Allen’s book comprises about 60 % mutual funds, 30 % stocks and 10 % cash. She also is investigating alternative investments — such as private equity and hedge funds — in advance of new rules coming into force this year that will make such investments more widely available to certain retail investors.
Charitable activities
Sometimes empathy is what a client needs most. When devastating forest fires swept through Fort McMurray in 2016, thousands of people lost their homes, including 35 of Allen’s clients.

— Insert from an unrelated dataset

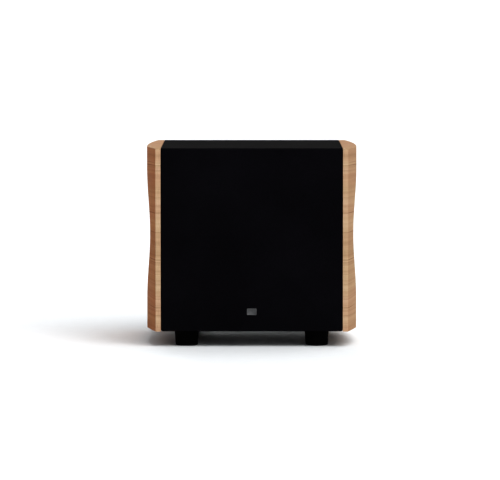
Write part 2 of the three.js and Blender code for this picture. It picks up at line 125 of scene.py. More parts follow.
def soften(obj, width, segments=2, angle=35):
    """Rounds every edge sharper than the angle, in degrees, by a width in millimetres."""
    bevel = obj.modifiers.new("edge rounding", "BEVEL")
    bevel.width = width * MM
    bevel.segments = segments
    bevel.limit_method = "ANGLE"
    bevel.angle_limit = math.radians(angle)
    bevel.harden_normals = True
    bevel.use_clamp_overlap = True
    return obj


def arc(x, y, radius, start, end, steps):
    """Points on an arc in a profile's plane, angles in degrees."""
    points = []
    for step in range(steps + 1):
        a = math.radians(start + (end - start) * step / steps)
        points.append((x + radius * math.cos(a), y + radius * math.sin(a)))
    return points


AXIS_FRAMES = {
    "Y": ((1, 0, 0), (0, 0, 1), (0, 1, 0)),
    "Z": ((1, 0, 0), (0, 1, 0), (0, 0, 1)),
}


def lathe_mesh(profile, segments, origin, axis, ripple=None):
    """Vertices and faces of a profile of (radius, height) in millimetres turned about an axis.

    A profile that touches the axis at both ends is closed there; any other one closes on itself.
    ripple(angle, radius, height) may return a changed radius.
    """
    across, up, along = (Vector(v) for v in AXIS_FRAMES[axis])
    capped = profile[0][0] == 0 and profile[-1][0] == 0
    verts, rings = [], []
    for radius, height in profile:
        base = Vector(origin) + along * height * MM
        if radius == 0:
            rings.append([len(verts)])
            verts.append(base)
            continue
        ring = []
        for step in range(segments):
            a = TURN * step / segments
            r = (ripple(a, radius, height) if ripple else radius) * MM
            ring.append(len(verts))
            verts.append(base + across * r * math.cos(a) + up * r * math.sin(a))
        rings.append(ring)
    faces = []
    last = len(rings) - 1 if capped else len(rings)
    for i in range(last):
        a, b = rings[i], rings[(i + 1) % len(rings)]
        for step in range(segments):
            after = (step + 1) % segments
            if len(a) == 1:
                faces.append((a[0], b[step], b[after]))
            elif len(b) == 1:
                faces.append((a[step], b[0], a[after]))
            else:
                faces.append((a[step], b[step], b[after], a[after]))
    return verts, faces


def lathe(name, profile, material, origin, axis="Y", segments=96, rounding=0.0, ripple=None):
    """A turned object, with its edges rounded by a width in millimetres."""
    verts, faces = lathe_mesh(profile, segments, origin, axis, ripple)
    obj = new_object(name, verts, faces, material)
    return soften(obj, rounding) if rounding else obj


def joined(name, parts, material):
    """One object made of several closed (vertices, faces) shells."""
    verts, faces = [], []
    for part_verts, part_faces in parts:
        start = len(verts)
        verts.extend(part_verts)
        faces.extend(tuple(start + i for i in face) for face in part_faces)
    return new_object(name, verts, faces, material)


def ring_profile(inner, outer, near, far):
    """The profile of a plain ring: its two radii, then the heights of its two faces."""
    return [(inner, near), (outer, near), (outer, far), (inner, far)]


def hexagonal(angle, radius, share):
    """A share of the radius, at an angle, of the hexagon drawn round a circle."""
    return radius / math.cos((angle % (TURN / 6)) - TURN / 12) * share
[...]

She recalls men crying in her office, overwhelmed by the scale of their losses. “It’s hard to sit through a meeting [during which] somebody loses it,” Allen says. “You’d better not start talking about the stock market right then.”
In those instances, Allen says, touch base with people in ways that offer emotional support instead, such as by ensuring telephone availability and through thoughtful gestures such as sending gift baskets when clients move into new accommodations.
Allen maintains close personal connections with her clients, which has helped her extend her charitable activities into Fort McMurray’s community. She may, for example, choose to support junior sports teams favoured by a client, raise funds for food banks and soup kitchens, and support crisis centres. “There is always need,” she says. “If I can give back 10 % of my wealth to support my community, that’s my goal.”